# Getting through the final stages (or is there still more?)



## nexgen (Mar 6, 2012)

http://talkaboutmarriage.com/showthread.php?t=44027

Some of you may have read my thread in the coping with infidelity section. The jist if it is that 2012 has been a year full of huge change, loss, learning, and emotional upheaval. This came to what I now see is the inevitable conclusion.....divorce. I never wanted any of this, and have been trying to play well the cards i was dealt the best u know how. She is in the process of moving into her new place as we speak. I have been trying to stay strong for myself and for our kids, but seeing places where things used to be that are now bare is a constant reminder of me watching a major part of my life evaporate befire my eyes. I thought i had already went through the grieving process, but it is obvious to me now that i havent finished... this part seems like the hardest part as i watch it all become painfully real. I just want this feeling if being discarded, of not being good enough to keep around in her eyes, to pass. 

I just ask you, my support system to bless me with your prayers, guidance, and advise on how to get through this transition without losing a major part of myself and to get back to a pace where I can feel like i can once again be useful to someone else.

Thanks all for bring there.
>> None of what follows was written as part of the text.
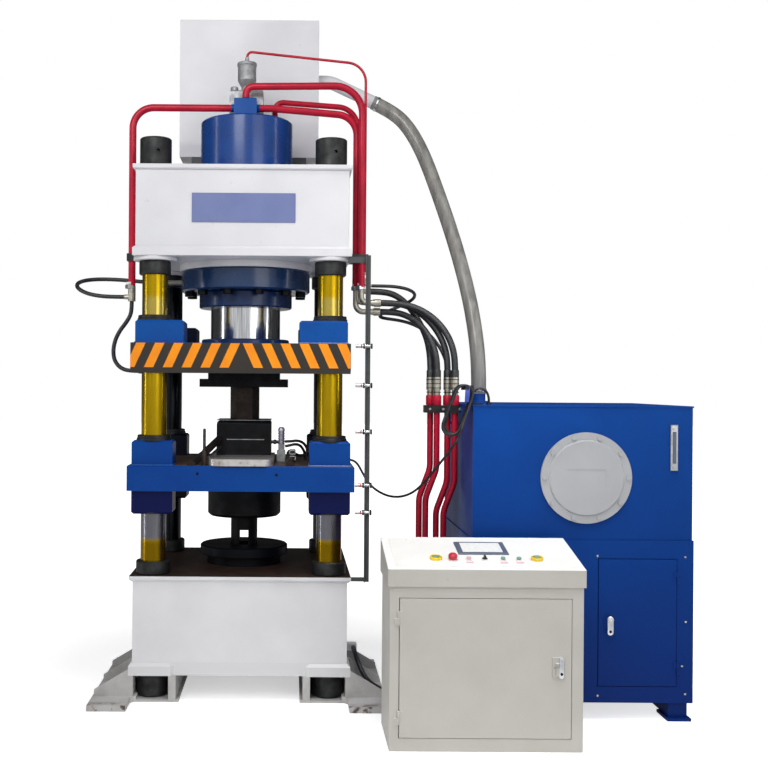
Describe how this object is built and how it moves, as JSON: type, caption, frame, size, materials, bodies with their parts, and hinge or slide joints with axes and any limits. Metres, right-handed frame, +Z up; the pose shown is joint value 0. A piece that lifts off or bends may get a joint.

This place has always been reliable and I'm grateful that you are all here.

Rob


----------



## bandit.45 (Feb 8, 2012)

It will get better day by day Nexgen.

And by the way you were not discarded. She's a coward and ran away from her only hope for true happiness. She's running after an illusion.... a fantasy that will not last. 

The Great Circle of Dumbassedness will turn and she will reap the dumbass consequences for what she has done.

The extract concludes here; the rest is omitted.